Ukraine's new government on Monday cancelled plans to work towards NATO membership, according to local media reports.

President Viktor Yanukovych, a pro-Russia politician inaugurated into office in February, revoked a 2006 executive order charging Ukraine's government with preparing the military for eventual membership of the Atlantic alliance, DPA reported.

Yanukovych's predecessor, the pro-Western politician Viktor Yushchenko, was an outspoken proponent of bringing Ukraine into NATO as soon as possible.

Yanukovych on Monday was in Moscow for an Easter visit with Patriarch Kiril, head of the Russian Orthodox Church.

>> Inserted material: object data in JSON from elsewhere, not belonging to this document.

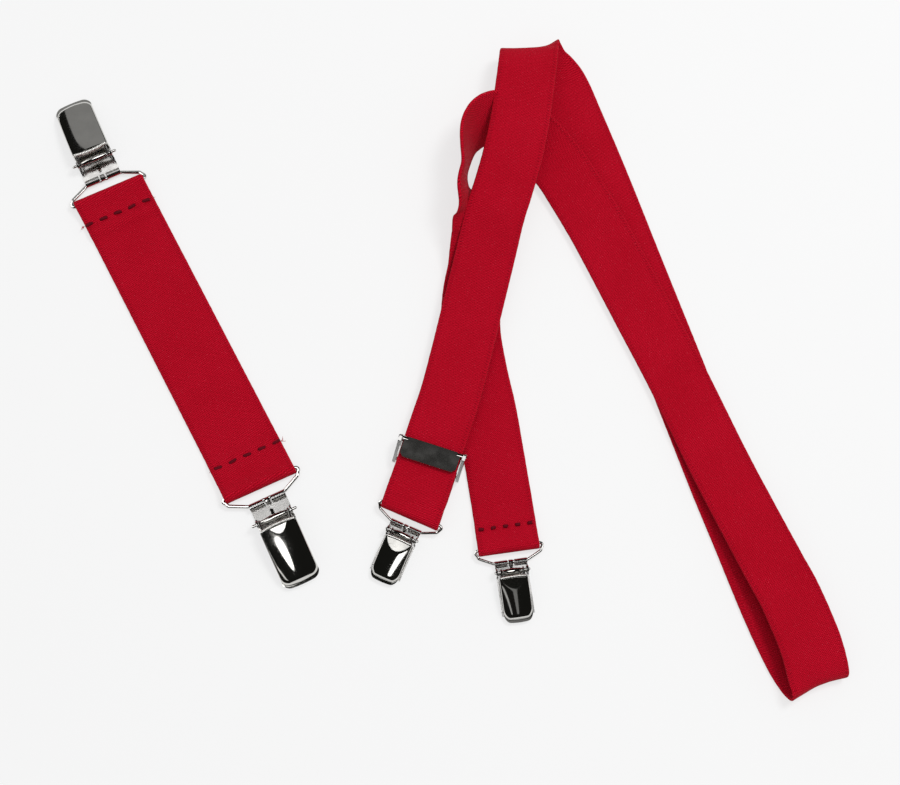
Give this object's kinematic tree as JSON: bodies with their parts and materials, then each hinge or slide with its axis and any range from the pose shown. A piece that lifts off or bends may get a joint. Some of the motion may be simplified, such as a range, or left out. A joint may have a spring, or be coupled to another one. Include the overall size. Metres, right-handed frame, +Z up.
{
  "type": "suspenders",
  "caption": "Clip-on elastic suspender straps: a short wide strap and a long narrow adjustable strap, with metal lever clips.",
  "frame": {"origin": "on the table under the middle of the whole layout", "axes": "+Z up from the table; +X along the layout's longer side; +Y up the layout, towards the long strap's top fold"},
  "size_m": [0.263, 0.2263, 0.0208],
  "materials": {
    "red_elastic": "fine diagonal twill, matt",
    "red_thread": "twisted sewing thread",
    "nickel_plate": "polished nickel plate",
    "bright_wire": "polished wire",
    "clear_pad": "moulded"
  },
  "bodies": {
    "long_strap": {"long_front_run": "red_elastic", "long_top_fold": "red_elastic", "long_under_run": "red_elastic", "long_corner_fold": "red_elastic", "long_middle_run": "red_elastic", "long_side_loop": "red_elastic", "long_end_run": "red_elastic", "loop_front_webbing": "red_elastic"},
    "long_end": {"long_hem_d": "red_elastic", "long_stitching_d": "red_thread"},
    "loop_end": {"loop_turn_webbing": "red_elastic"},
    "adjuster": {"adjuster_frame": "nickel_plate", "loop_sewn_end": "red_elastic", "loop_stitching": "red_thread", "loop_return_webbing": "red_elastic"},
    "adjuster_lever": {"adjuster_lever": "nickel_plate"},
    "short_strap": {"short_webbing": "red_elastic", "short_hem_a": "red_elastic", "short_stitching_a": "red_thread"},
    "short_end": {"short_hem_b": "red_elastic", "short_stitching_b": "red_thread"},
    "bail_a": {"bail_a": "bright_wire"},
    "clip_a": {"clip_base_a": "nickel_plate", "grip_pad_a": "clear_pad", "pivot_pin_a": "nickel_plate"},
    "lever_a": {"clip_lever_a": "nickel_plate"},
    "bail_b": {"bail_b": "bright_wire"},
    "clip_b": {"clip_base_b": "nickel_plate", "grip_pad_b": "clear_pad", "pivot_pin_b": "nickel_plate"},
    "lever_b": {"clip_lever_b": "nickel_plate"},
    "bail_c": {"bail_c": "bright_wire"},
    "clip_c": {"clip_base_c": "nickel_plate", "grip_pad_c": "clear_pad", "pivot_pin_c": "nickel_plate"},
    "lever_c": {"clip_lever_c": "nickel_plate"},
    "bail_d": {"bail_d": "bright_wire"},
    "clip_d": {"clip_base_d": "nickel_plate", "grip_pad_d": "clear_pad", "pivot_pin_d": "nickel_plate"},
    "lever_d": {"clip_lever_d": "nickel_plate"}
  },
  "joints": [
    {"name": "adjuster_slide", "type": "slide", "parent": "long_strap", "child": "adjuster", "axis": [0.309, 0.9511, 0], "range_m": [0, 0.015], "deforming": ["loop_return_webbing"]},
    {"name": "loop_follow", "type": "slide", "parent": "long_strap", "child": "loop_end", "axis": [0.309, 0.9511, 0], "range_m": [0, 0.0075], "deforming": ["loop_front_webbing"]},
    {"name": "adjuster_lever_turn", "type": "hinge", "parent": "adjuster", "child": "adjuster_lever", "pos_m": [-0.00064, -0.03005, 0.00635], "axis": [-0.9511, 0.309, 0], "range_deg": [0, 80]},
    {"name": "long_end_stretch", "type": "slide", "parent": "long_strap", "child": "long_end", "axis": [0.1392, -0.9903, 0], "range_m": [0, 0.02], "stiffness_N_per_m": 60, "deforming": ["long_end_run"]},
    {"name": "short_strap_lift", "type": "slide", "parent": "long_strap", "child": "short_strap", "axis": [0, 0, 1], "range_m": [0, 0.1]},
    {"name": "short_strap_stretch", "type": "slide", "parent": "short_strap", "child": "short_end", "axis": [0.4726, -0.8813, 0], "range_m": [0, 0.03], "stiffness_N_per_m": 60, "deforming": ["short_webbing"]},
    {"name": "bail_a_swing", "type": "hinge", "parent": "short_strap", "child": "bail_a", "pos_m": [-0.11141, 0.05884, 0.00215], "axis": [0.91, 0.4147, 0], "range_deg": [-30, 35]},
    {"name": "clip_a_swing", "type": "hinge", "parent": "bail_a", "child": "clip_a", "pos_m": [-0.11408, 0.06471, 0.00133], "axis": [0.91, 0.4147, 0], "range_deg": [-40, 35]},
    {"name": "lever_a_open", "type": "hinge", "parent": "clip_a", "child": "lever_a", "pos_m": [-0.11678, 0.07063, 0.0042], "axis": [0.91, 0.4147, 0], "range_deg": [0, 100]},
    {"name": "bail_b_swing", "type": "hinge", "parent": "short_end", "child": "bail_b", "pos_m": [-0.05744, -0.04124, 0.00215], "axis": [-0.9085, -0.4179, 0], "range_deg": [-30, 35]},
    {"name": "clip_b_swing", "type": "hinge", "parent": "bail_b", "child": "clip_b", "pos_m": [-0.05474, -0.0471, 0.00133], "axis": [-0.9085, -0.4179, 0], "range_deg": [-40, 35]},
    {"name": "lever_b_open", "type": "hinge", "parent": "clip_b", "child": "lever_b", "pos_m": [-0.05203, -0.053, 0.0042], "axis": [-0.9085, -0.4179, 0], "range_deg": [0, 100]},
    {"name": "bail_c_swing", "type": "hinge", "parent": "loop_end", "child": "bail_c", "pos_m": [-0.0076, -0.05167, 0.0036], "axis": [-0.9171, 0.3987, 0], "range_deg": [-30, 35]},
    {"name": "clip_c_swing", "type": "hinge", "parent": "bail_c", "child": "clip_c", "pos_m": [-0.00942, -0.05584, 0.00108], "axis": [-0.9171, 0.3987, 0], "range_deg": [-40, 35]},
    {"name": "lever_c_open", "type": "hinge", "parent": "clip_c", "child": "lever_c", "pos_m": [-0.01061, -0.05859, 0.003], "axis": [-0.9171, 0.3987, 0], "range_deg": [0, 100]},
    {"name": "bail_d_swing", "type": "hinge", "parent": "long_end", "child": "bail_d", "pos_m": [0.02402, -0.06232, 0.002], "axis": [-0.9903, -0.1392, 0], "range_deg": [-30, 35]},
    {"name": "clip_d_swing", "type": "hinge", "parent": "bail_d", "child": "clip_d", "pos_m": [0.02473, -0.06739, 0.00108], "axis": [-0.9903, -0.1392, 0], "range_deg": [-40, 35]},
    {"name": "lever_d_open", "type": "hinge", "parent": "clip_d", "child": "lever_d", "pos_m": [0.02515, -0.07036, 0.003], "axis": [-0.9903, -0.1392, 0], "range_deg": [0, 100]}
  ],
  "couplings": [
    {"joint": "loop_follow", "follows": "adjuster_slide", "ratio": 0.5}
  ]
}
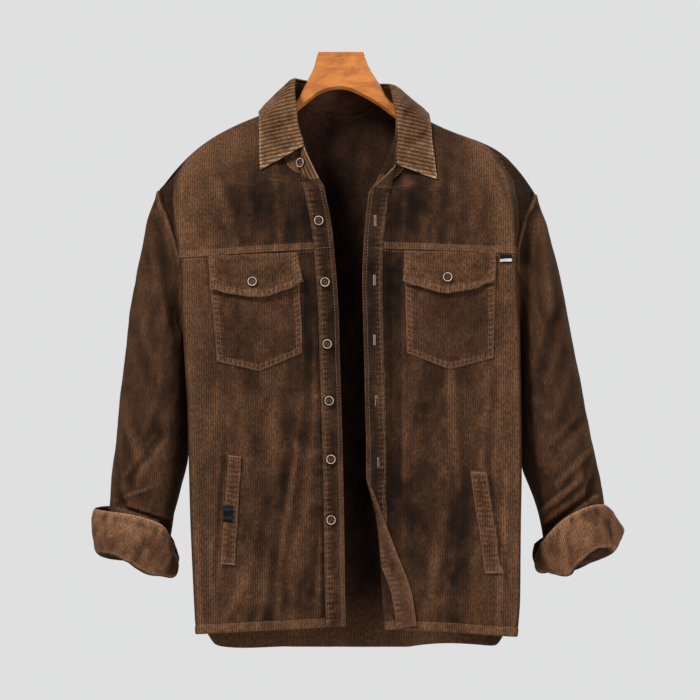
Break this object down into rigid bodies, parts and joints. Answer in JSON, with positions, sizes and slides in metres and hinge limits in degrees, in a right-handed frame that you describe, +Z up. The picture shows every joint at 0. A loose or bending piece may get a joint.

He was scheduled to participate in "informal" talks with Russian President Dmitry Medvedev on Monday afternoon.

The Kremlin has long opposed the idea of Ukrainian membership in NATO, on the grounds that Kiev's participation in the alliance would directly threaten Russian national security.

Yanukovych's Monday order abolished a government commission organising Ukrainian state efforts to join NATO. He has called Russia a "natural ally of Ukraine ... with which we must have the best relations."

Russian troops will, for the first time since Ukraine became an independent state, participate in World War Two memorial parades in the Ukrainian cities Kiev and Sevastopol, the Interfax news agency reported on Monday, citing a Moscow statement by Russian colonel-general Aleksander Kolmakov.

Other Russia-friendly initiatives pushed by Yanukovych since becoming Ukraine's president include a repeal on a Yushchenko-era ban on the use of the Russian language by some Ukrainian government agencies, and the cancellation of a Yushchenko executive order making Stepan Bandera, a World War II anti-Soviet partisan, an official Ukrainian hero.

Bandera was a terrorist responsible for the deaths of possibly hundreds of Ukrainians, Russians, and Jews, according to Kremlin historians.

Most Ukrainians oppose the idea of joining NATO, which is frequently seen in the former Soviet republic as a former Cold War enemy, and an organisation responsible for conducting unlawful military operations in Serbia and Afghanistan.

Opinion on ethnic Ukrainian partisans fighting during World War II is more divided, with some supporting Moscow's view that Bandera and his supporters were criminals, and others seeing them as fighters for Ukrainian independence.